Storacha selects which nodes receive uploads and replicas. The current algorithm uses weighted random selection with uniform weights—all active, healthy nodes have equal probability of selection.

Future Considerations

Selection may evolve to consider:

  • Throughput history: Faster nodes may receive more allocations
  • Reliability: Fewer failures could increase preference
  • Geographic optimization: Proximity to clients may factor in
  • Capacity: Nodes with more available space may receive larger allocations

Operators who invest in performance and reliability may benefit as the selection algorithm matures.

What Gets Stored

Your node stores several types of data:

Blobs are chunks of content identified by their cryptographic hash (content addressing). User data constitutes the bulk of storage usage.
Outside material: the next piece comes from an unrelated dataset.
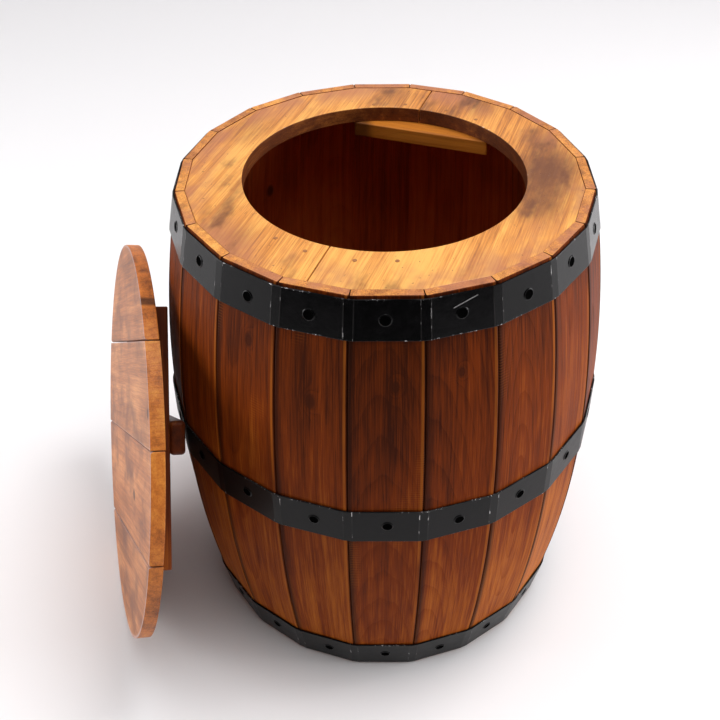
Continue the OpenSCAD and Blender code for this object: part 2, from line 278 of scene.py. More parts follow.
class Finish:
    """One surface finish: a material whose shader takes its colour, gloss and relief from wires."""

    def __init__(self, name, **constants):
        self.material = bpy.data.materials.new(name)
        self.material.use_nodes = True
        self.tree = self.material.node_tree
        self.tree.nodes.clear()
        self.shader = self.tree.nodes.new("ShaderNodeBsdfPrincipled")
        output = self.tree.nodes.new("ShaderNodeOutputMaterial")
        self.tree.links.new(self.shader.outputs["BSDF"], output.inputs["Surface"])
        for socket, value in constants.items():
            self.feed(socket.replace("_", " ").title().replace("Ior", "IOR"), value)

    def feed(self, socket, value):
        """Gives one of the shader's own sockets a constant or a wire."""
        if isinstance(value, Wire):
            self.tree.links.new(value.socket, self.shader.inputs[socket])
        elif hasattr(value, "__len__"):
            self.shader.inputs[socket].default_value = (*value, 1)
        else:
            self.shader.inputs[socket].default_value = value

    def node(self, kind, options=None, inputs=None, output=0):
        """Adds a node: its settings first, then the values or wires of its sockets."""
        made = self.tree.nodes.new(kind)
        for key, value in (options or {}).items():
            if key == "stops":
                self.fill_ramp(made.color_ramp, value)
            else:
                setattr(made, key, value)
        for key, value in (inputs or {}).items():
            if isinstance(value, Wire):
                self.tree.links.new(value.socket, made.inputs[key])
            else:
                made.inputs[key].default_value = value
        return Wire(self, made.outputs[output])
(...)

Location claims are also blobs, but with different content—they record where data can be retrieved. When your node accepts user data, it creates a claim asserting "this content is available at this URL."

IPNI advertisements are published by your node to the InterPlanetary Network Indexer. These advertisements form a chain that points to your claims, making your content discoverable by clients querying the network.
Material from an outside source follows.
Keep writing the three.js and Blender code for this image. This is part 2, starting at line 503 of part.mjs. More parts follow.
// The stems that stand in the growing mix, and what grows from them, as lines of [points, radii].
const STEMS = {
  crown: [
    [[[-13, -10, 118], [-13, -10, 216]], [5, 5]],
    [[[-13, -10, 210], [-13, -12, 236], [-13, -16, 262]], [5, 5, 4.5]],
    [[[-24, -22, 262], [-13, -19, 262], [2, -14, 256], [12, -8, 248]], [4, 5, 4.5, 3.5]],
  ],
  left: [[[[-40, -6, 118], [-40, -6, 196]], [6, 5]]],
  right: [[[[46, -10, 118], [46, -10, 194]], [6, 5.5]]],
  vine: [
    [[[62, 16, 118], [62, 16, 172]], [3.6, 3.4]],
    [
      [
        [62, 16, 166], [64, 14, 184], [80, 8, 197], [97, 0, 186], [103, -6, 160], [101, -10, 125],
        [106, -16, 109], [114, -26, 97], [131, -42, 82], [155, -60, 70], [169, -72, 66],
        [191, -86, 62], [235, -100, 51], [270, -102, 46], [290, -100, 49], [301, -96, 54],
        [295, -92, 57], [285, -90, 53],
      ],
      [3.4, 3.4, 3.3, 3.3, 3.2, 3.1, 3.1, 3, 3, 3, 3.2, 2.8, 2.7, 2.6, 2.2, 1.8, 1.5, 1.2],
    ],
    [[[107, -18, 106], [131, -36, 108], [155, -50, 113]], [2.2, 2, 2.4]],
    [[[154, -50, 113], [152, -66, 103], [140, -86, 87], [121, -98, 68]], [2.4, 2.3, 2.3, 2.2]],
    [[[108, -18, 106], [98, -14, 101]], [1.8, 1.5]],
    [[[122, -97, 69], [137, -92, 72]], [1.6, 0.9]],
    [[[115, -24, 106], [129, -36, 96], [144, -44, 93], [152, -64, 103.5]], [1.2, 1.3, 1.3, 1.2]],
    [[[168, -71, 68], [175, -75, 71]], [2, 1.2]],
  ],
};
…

In practice, almost all blobs uploaded to Piri are 256MiB. This will eventually expand to 512MiB—no operator action required, but it helps to understand the rate and size of data moving through your system.

Aggregation

Before data can be proven on-chain, it must be aggregated into larger units with cryptographic commitments:

  1. Pieces arrive: Individual blobs are accepted and queued for aggregation
  2. CommP calculation: Pieces are combined and a commitment hash (CommP) is calculated. This is CPU-intensive—modern processors with SHA extensions significantly improve performance.
  3. Root creation: The aggregated commitment becomes a "root" in your data set
  4. On-chain registration: The root is added to your data set on-chain

The aggregation manager runs in the background, periodically checking for pending pieces and batching them together. The polling interval and batch size are tunable—see aggregation manager configuration and dynamic configuration for details.

What Gets Stored Where

Piri manages several categories of data:

  • Blobs: User data and location claims
  • Aggregation state: CommP calculations and pending aggregates
  • Publisher metadata: IPNI publication records
  • Receipts: UCAN receipt journals for egress tracking

The storage backend handles persistence. Configure storage paths during initialization or via the repo.data_dir configuration option.
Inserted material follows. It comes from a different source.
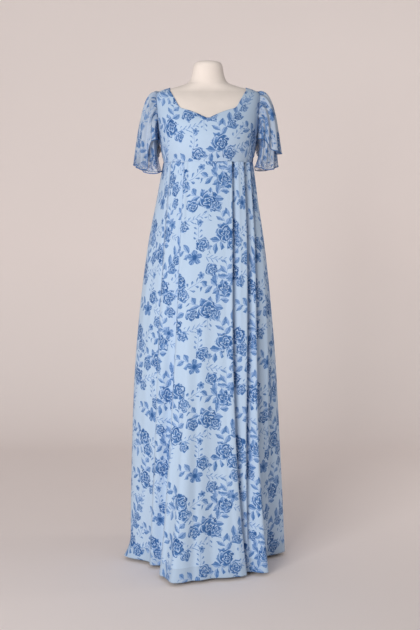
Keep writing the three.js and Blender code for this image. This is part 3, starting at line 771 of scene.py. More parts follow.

Performance Considerations

Some performance factors are within your control; others are not.

What operators control:

  • Kernel tuning and network stack configuration
  • Network peering and connectivity
  • Hardware selection (SHA extensions accelerate hashing)
  • Disk I/O performance

What operators do not control:

  • Client bandwidth and connection quality
  • Client geographic location
  • Internet routing between client and node
  • Storacha's selection decisions

Optimizing what you control improves your node's performance profile, which may influence selection as the algorithm evolves.

Capacity Planning

Consider these factors when sizing storage:

  • Data growth: Storage usage grows as you accept more data
  • Retention: Data remains until explicitly removed (rare in normal operation)
  • Headroom: Maintain buffer space for aggregation working files and database growth
  • Backup: Consider your backup strategy for stored data

Scaling Options

As capacity needs grow, you have options:

  • Multiple nodes: Run additional Piri instances, each managing its own storage
  • Scalable storage backend: Use a storage backend that can grow with your needs

Database Selection

Piri uses a database for operational state and job scheduling. Choose based on your scale and requirements—see Database for details on SQLite versus PostgreSQL.

The Prerequisites guide recommends 1+ TB to start, but actual needs depend on how much data Storacha routes to your node.